- Born: 1800 / 1802
- Died: 1878
- Other name: Lanty Slee
- Occupations: Farmer, Quarryman, Smuggler
- Known for: Smuggling

= Lanty Slee =

Lancelot 'Lanty' Slee (1800/1802–1878) was a Lake District farmer, quarryman and notorious smuggler. The name 'Lanty' is a diminutive for Lancelot used in the Lake District.

==Life==
Slee, a 'stiff, fresh faced man of great endurance', was of Irish descent but originally came from Borrowdale and lived in Little Langdale for most of his life.
He is variously reported to have been a farmer and a quarryman as a day job but also had a thriving business in smuggling. Slee operated multiple illicit stills for production of moonshine whisky which he sold for 10 shillings per gallon, or smuggled with pack horses via Wrynose Pass and Hardknott to Ravenglass. He transported smuggled tobacco on the return journey. The whisky was sold to "discerning local gentry and professional classes" including a local magistrate.

One of his many stills and stores throughout Langdale and the surrounding area was in a cave in Moss Rigg quarry in Little Langdale; the cave is now walled up. Another was hidden in a quarry scar on the route up to Betsy Crag where remnants of his equipment still survived until the 1960s. A still beneath Low Arnside Farm was connected to an underground pipe so that the steam produced seemingly emanated from a hedge in a nearby field. 'Lanty's Cave', his largest still, was in a field at Arnside.

In 1840 Slee built Greenbank Farm in Little Langdale where he then lived for some time before subsequently moving to Low Arnside.

He was convicted at least twice although his stills and stashes of moonshine were hardly ever found by the excise men and his wit led to hilarious episodes in the Ambleside courtrooms.
Lanty fathered a son named Joseph in 1850 when he was living at Low Arnside. His occupation listed on the baptism register at that time was a farmer. Another son named Adam lived to be more than 100.

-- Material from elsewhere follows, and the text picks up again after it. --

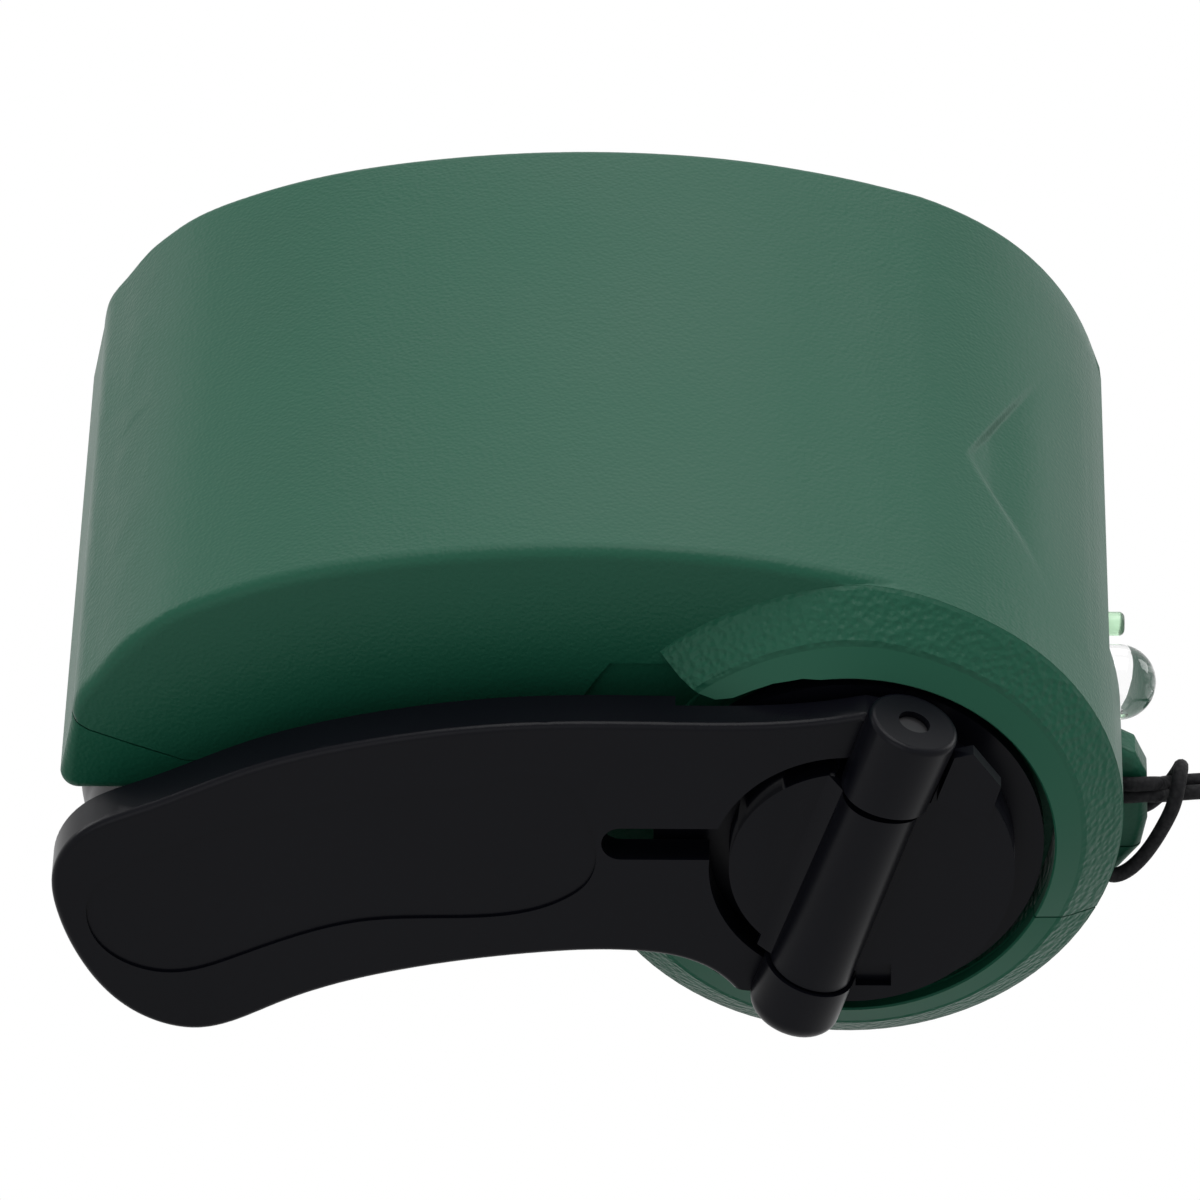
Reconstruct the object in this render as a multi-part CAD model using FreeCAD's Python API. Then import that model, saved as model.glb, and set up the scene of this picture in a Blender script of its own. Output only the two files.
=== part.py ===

William Pattinson, Lanty's business partner, informed on him to the local magistrates after a quarrel relating to the business. Slee was convicted of illegal distillation of liquor in May 1853 and fined £150. Pattinson fled the area. In 1855 he is listed as still living at Low Arnside but subsequently Slee moved back to Little Langdale and set up new stills. He died at Greenbank Farm in 1878.

==Legacy==
The Lanty Slee Liquor Company was registered in 2018 at Companies House for "Distilling, rectifying and blending of spirits " and "Wholesale of wine, beer, spirits and other alcoholic beverages". They produce a range of distilled drinks inspired by Slee, saying "We discovered his ingredients from 1841 court records and ... using historic production methods we have reimagined his Moonshine Vodka ... It is from this very valley that we source our water and botanicals, just as Lanty did ...". and they operate two bars named "Lanty Slee" in Elterwater village and in the National Trust-owned Sticklebarn in Great Langdale.